> [Short problem]: Keep only those lines of the records that include the string "with".

> [Extracted records]:
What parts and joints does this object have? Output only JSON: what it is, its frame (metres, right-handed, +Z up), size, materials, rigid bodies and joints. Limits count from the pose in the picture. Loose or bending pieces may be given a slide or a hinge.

* * *

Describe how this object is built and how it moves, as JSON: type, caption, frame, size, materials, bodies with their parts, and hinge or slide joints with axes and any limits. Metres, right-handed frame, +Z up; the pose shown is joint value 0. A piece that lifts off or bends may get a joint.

---

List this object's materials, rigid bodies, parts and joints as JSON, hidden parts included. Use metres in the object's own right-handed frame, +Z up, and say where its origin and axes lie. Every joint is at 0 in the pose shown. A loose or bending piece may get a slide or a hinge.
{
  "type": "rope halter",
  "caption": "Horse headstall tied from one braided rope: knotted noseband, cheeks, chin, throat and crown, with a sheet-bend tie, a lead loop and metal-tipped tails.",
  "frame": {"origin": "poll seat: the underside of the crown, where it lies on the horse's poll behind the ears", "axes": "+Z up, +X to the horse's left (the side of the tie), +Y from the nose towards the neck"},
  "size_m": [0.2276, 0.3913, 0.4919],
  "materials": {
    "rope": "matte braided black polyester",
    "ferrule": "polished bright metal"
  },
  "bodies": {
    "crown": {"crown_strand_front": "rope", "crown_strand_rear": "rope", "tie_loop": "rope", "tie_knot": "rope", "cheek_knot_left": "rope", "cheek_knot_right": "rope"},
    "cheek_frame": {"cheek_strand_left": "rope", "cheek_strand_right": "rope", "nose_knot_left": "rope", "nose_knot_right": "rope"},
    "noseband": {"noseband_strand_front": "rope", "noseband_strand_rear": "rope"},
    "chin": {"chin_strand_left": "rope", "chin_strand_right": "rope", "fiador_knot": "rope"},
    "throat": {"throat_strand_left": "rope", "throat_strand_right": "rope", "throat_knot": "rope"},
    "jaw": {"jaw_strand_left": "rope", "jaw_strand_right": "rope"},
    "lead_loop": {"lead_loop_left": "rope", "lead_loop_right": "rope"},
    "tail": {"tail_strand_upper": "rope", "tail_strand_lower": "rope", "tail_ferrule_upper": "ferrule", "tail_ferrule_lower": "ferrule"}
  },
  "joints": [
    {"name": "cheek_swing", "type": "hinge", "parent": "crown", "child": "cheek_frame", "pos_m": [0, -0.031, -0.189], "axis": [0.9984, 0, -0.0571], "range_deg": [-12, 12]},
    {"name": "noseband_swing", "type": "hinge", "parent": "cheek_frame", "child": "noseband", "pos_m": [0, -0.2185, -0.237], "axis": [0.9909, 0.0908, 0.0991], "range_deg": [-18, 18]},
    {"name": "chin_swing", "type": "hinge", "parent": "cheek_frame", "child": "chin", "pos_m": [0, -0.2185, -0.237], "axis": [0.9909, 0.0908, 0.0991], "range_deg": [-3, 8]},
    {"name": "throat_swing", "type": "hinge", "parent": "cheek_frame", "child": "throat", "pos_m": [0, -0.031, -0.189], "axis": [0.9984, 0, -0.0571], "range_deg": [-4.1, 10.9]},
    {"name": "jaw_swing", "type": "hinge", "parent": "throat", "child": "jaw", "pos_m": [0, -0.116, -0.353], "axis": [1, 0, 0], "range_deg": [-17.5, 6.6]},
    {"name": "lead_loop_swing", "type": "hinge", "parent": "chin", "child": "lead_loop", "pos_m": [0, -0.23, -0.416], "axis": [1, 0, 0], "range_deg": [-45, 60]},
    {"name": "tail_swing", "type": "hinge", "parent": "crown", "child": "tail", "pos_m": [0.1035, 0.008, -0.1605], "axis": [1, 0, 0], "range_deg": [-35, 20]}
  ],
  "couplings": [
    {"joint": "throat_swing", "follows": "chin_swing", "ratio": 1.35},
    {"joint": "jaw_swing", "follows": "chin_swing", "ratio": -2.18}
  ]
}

> [Exercise solution]:
Describe how this object is built and how it moves, as JSON: type, caption, frame, size, materials, bodies with their parts, and hinge or slide joints with axes and any limits. Metres, right-handed frame, +Z up; the pose shown is joint value 0. A piece that lifts off or bends may get a joint.
  "caption": "Horse headstall tied from one braided rope: knotted noseband, cheeks, chin, throat and crown, with a sheet-bend tie, a lead loop and metal-tipped tails.",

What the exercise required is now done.